_TASK STATEMENT_
Reproduce the section of the listing that begins at the line containing "const mesh = new" and finishes at the line containing "before = set(bpy.data.objects)". Include both end lines and nothing beyond them.

_DATA LINES_

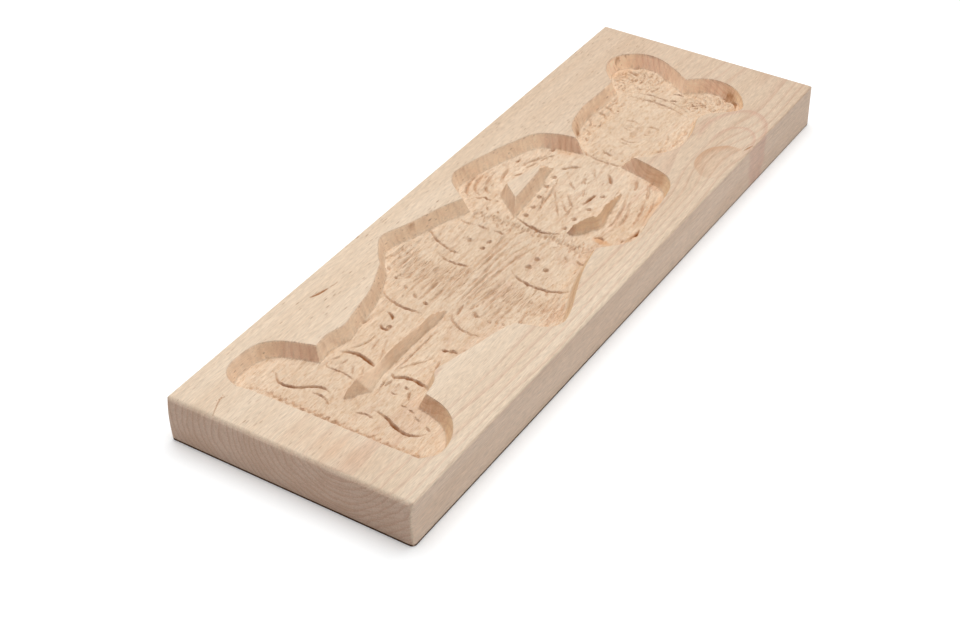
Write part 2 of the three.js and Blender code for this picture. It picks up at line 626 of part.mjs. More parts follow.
function beadLines() {
  const lines = [];
  for (let x = beads.from; x < beads.to; x += beads.pitch) {
    const half = beads.pitch / 2;
    const top = beads.y + beads.rise;
    lines.push({ ...beads, path: [[x - half, top], [x, beads.y - beads.rise], [x + half, top]] });
  }
  return lines;
}

function board() {
  let solid = plank().subtract(figureCutter());
  for (const form of forms) solid = solid.subtract(formCutter(form));
  const fineCuts = [
    ...gouges.flatMap((kind) => kind.paths.map((path) => gougeCutter({ ...kind, path }))),
    ...[...barbLines(), ...beadLines()].map(gougeCutter),
    ...studs.map((stud) => pitCutter(stud, studRadius)),
    ...eyes.map((eye) => pitCutter(eye, eyeRadius)),
  ];
  solid = solid.subtract(wasm.Manifold.union(fineCuts).intersect(floorColumn()));
  for (const crest of ridgeCrests) solid = solid.add(ridge(crest));
  const beech = new THREE.MeshStandardMaterial({ color: "#e3cdb2", roughness: 0.6, metalness: 0 });
  const mesh = new THREE.Mesh(geometryOf(solid), beech);
  mesh.name = "board";
  return mesh;
}

const group = new THREE.Group();
group.add(board());

export default group;
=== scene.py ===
import math

import bpy
import numpy as np
from mathutils import Matrix, Vector


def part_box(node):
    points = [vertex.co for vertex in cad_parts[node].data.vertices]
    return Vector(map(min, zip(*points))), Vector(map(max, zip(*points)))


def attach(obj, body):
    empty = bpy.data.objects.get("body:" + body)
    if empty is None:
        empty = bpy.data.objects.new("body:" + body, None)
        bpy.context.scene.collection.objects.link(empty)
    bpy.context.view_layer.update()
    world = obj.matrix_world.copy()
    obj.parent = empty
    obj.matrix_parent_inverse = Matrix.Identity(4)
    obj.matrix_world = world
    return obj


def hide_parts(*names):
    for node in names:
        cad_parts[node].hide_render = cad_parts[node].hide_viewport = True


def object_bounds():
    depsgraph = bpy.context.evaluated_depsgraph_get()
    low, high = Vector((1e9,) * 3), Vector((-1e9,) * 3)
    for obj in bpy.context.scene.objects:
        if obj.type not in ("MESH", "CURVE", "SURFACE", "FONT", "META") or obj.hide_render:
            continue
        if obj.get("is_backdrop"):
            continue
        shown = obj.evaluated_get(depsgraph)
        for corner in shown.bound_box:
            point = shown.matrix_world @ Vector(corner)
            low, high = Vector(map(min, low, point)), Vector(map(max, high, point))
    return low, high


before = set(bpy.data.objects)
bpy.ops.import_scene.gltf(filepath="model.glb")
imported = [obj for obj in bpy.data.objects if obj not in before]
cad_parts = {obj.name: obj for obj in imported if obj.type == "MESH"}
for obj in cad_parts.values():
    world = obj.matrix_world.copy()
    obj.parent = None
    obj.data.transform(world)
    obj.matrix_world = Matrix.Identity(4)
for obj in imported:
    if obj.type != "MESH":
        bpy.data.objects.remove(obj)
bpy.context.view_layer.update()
low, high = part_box("board")
mm = 0.001
boardLength = (high.y - low.y) / mm
boardWidth = (high.x - low.x) / mm
boardThick = (high.z - low.z) / mm
print(f"frame loaded: board {boardLength:.1f} x {boardWidth:.1f} x {boardThick:.1f} mm")

# Camera at the photograph's view. Angles in degrees, lengths in millimetres.
cameraView = {
    "azimuth": 32.813, "elevation": 37.744, "roll": -0.6637, "distance": 725.23,
    "target": (4.61, -41.72, 0), "lens": 69.294, "sensor": 36,
}


def makeCamera():
    azimuth, elevation, roll = (math.radians(cameraView[k]) for k in ("azimuth", "elevation", "roll"))
    back = Vector((math.sin(azimuth) * math.cos(elevation),
                   -math.cos(azimuth) * math.cos(elevation), math.sin(elevation)))
    side = Vector((math.cos(azimuth), math.sin(azimuth), 0))
    rise = back.cross(side)
    right = math.cos(roll) * side + math.sin(roll) * rise
    up = math.cos(roll) * rise - math.sin(roll) * side
    data = bpy.data.cameras.new("camera")
    data.sensor_width = cameraView["sensor"]
    data.lens = cameraView["lens"]
    data.clip_start = 0.01
    camera = bpy.data.objects.new("camera", data)
    bpy.context.collection.objects.link(camera)
    place = (Vector(cameraView["target"]) + back * cameraView["distance"]) * mm
    turn = Matrix((right, up, back)).transposed()
    camera.matrix_world = Matrix.Translation(place) @ turn.to_4x4()
    bpy.context.scene.camera = camera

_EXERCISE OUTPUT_
  const mesh = new THREE.Mesh(geometryOf(solid), beech);
  mesh.name = "board";
  return mesh;
}

const group = new THREE.Group();
group.add(board());

export default group;
=== scene.py ===
import math

import bpy
import numpy as np
from mathutils import Matrix, Vector


def part_box(node):
    points = [vertex.co for vertex in cad_parts[node].data.vertices]
    return Vector(map(min, zip(*points))), Vector(map(max, zip(*points)))


def attach(obj, body):
    empty = bpy.data.objects.get("body:" + body)
    if empty is None:
        empty = bpy.data.objects.new("body:" + body, None)
        bpy.context.scene.collection.objects.link(empty)
    bpy.context.view_layer.update()
    world = obj.matrix_world.copy()
    obj.parent = empty
    obj.matrix_parent_inverse = Matrix.Identity(4)
    obj.matrix_world = world
    return obj


def hide_parts(*names):
    for node in names:
        cad_parts[node].hide_render = cad_parts[node].hide_viewport = True


def object_bounds():
    depsgraph = bpy.context.evaluated_depsgraph_get()
    low, high = Vector((1e9,) * 3), Vector((-1e9,) * 3)
    for obj in bpy.context.scene.objects:
        if obj.type not in ("MESH", "CURVE", "SURFACE", "FONT", "META") or obj.hide_render:
            continue
        if obj.get("is_backdrop"):
            continue
        shown = obj.evaluated_get(depsgraph)
        for corner in shown.bound_box:
            point = shown.matrix_world @ Vector(corner)
            low, high = Vector(map(min, low, point)), Vector(map(max, high, point))
    return low, high


before = set(bpy.data.objects)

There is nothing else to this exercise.